Winter Birding in New Brunswick
Winter in New Brunswick will not leave the birder out in the cold. The Bay of Fundy, with its high tides, doesn’t freeze over. Thus the tidal action provides good salt marshes around the Bay of Fundy for some waterfowl and other birds. The river estuaries and the unfrozen portions of the coastline will offer concentrations of sea ducks such as Red-Breasted and Common Mergansers, Common Goldeneyes and Barrow's Goldeneyes, Long-tailed Ducks and Common Eiders, Surf and Black Scoters... to name only a few! All crop fields and large open spaces such as salt marshes can produce sightings of wintering raptors such as the Rough-legged Hawk which winters in fairly large numbers in the southern part of the province especially. Snowy Owls or even other species of owl can sometimes be observed looking for dinner; always a delight on a winter day in the wild.

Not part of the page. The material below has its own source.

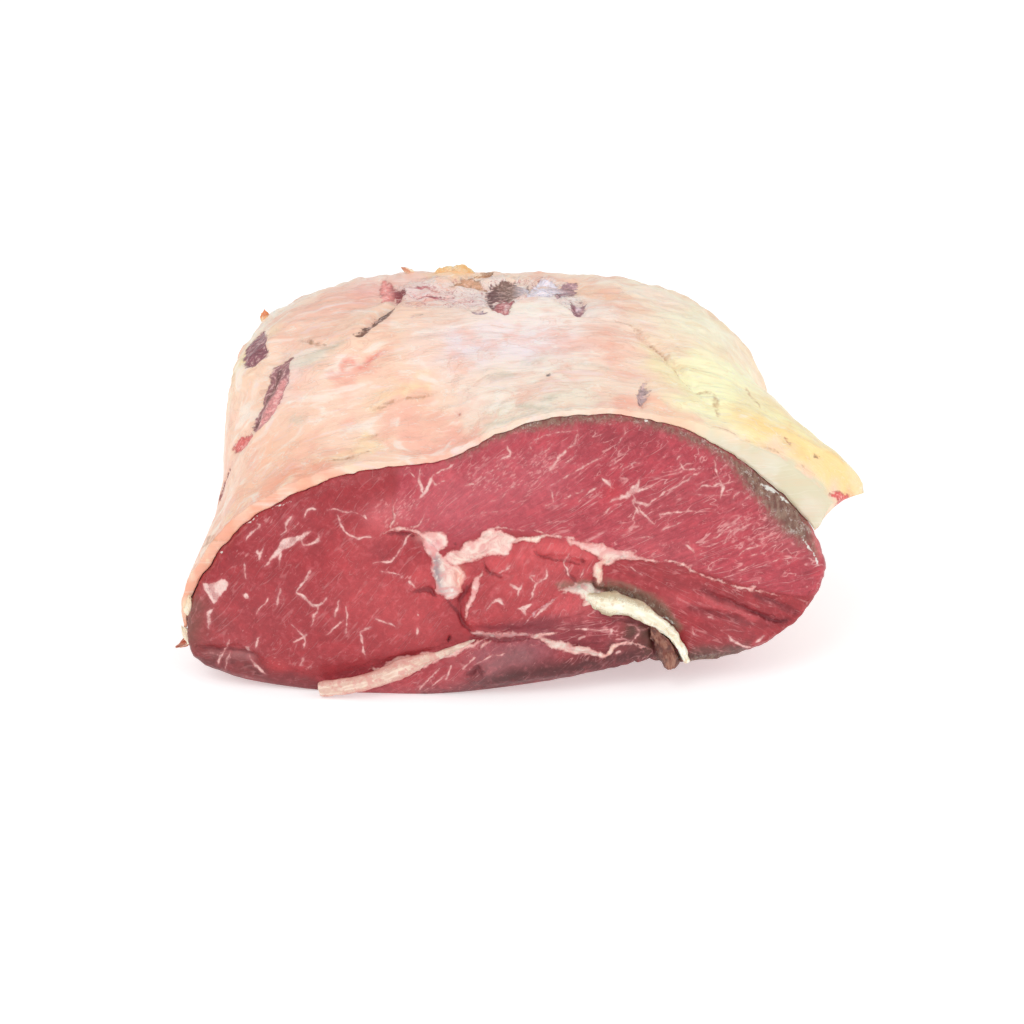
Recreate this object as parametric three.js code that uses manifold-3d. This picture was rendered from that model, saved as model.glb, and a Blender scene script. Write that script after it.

The Laridae enthusiast will never be disappointed in New Brunswick because we have lots of marine habitats! So gulls are a dime a dozen! The Tidal Bore in Moncton in winter is an attraction that also attracts Larids. In fact, in the winter, Moncton is one of the best places in Eastern Canada to see important gatherings of Iceland Gulls. Beaches, estuaries and coastal sandbars often offer the chance to spend hours scrutinizing groups of different gulls resting.
I, for one, still have a deep appreciation for the "fluffed" silence of a snowy winter in the most remote corners of New Brunswick's boreal forest. When the simple call of a Boreal Chickadee will trigger a celebration in my heart. Ah! I see images of the arrival of a Black-backed Woodpecker with the whistling of a family of Canada Jays in the background. I will always remember staying in a cottage in the Restigouche Valley in January where every square kilometre of the snow-covered boreal forest was chirping incessantly with the calls of dozens of Pine Siskins and the songs of hundreds of White-winged Crossbills. The latter, in full nesting mode despite the cold season, were taking advantage of the cyclical abundance of cones on some evergreens. Everywhere we went during our trip, the air was filled with the song of the fascinating Crossbill. The presence of many species of winter finches in New Brunswick’s forests in winter will follow a cyclical distribution of each species and some winters will be much more active in terms of avian biodiversity than others. But whether it is a species-rich winter or not, the presence of the cheerful Black-capped Chickadee is always 100% guaranteed.
This curious little winged jewel is the official avian emblem of the province, and will always be there to tell you that New Brunswick is a totally underestimated birding destination worth discovering!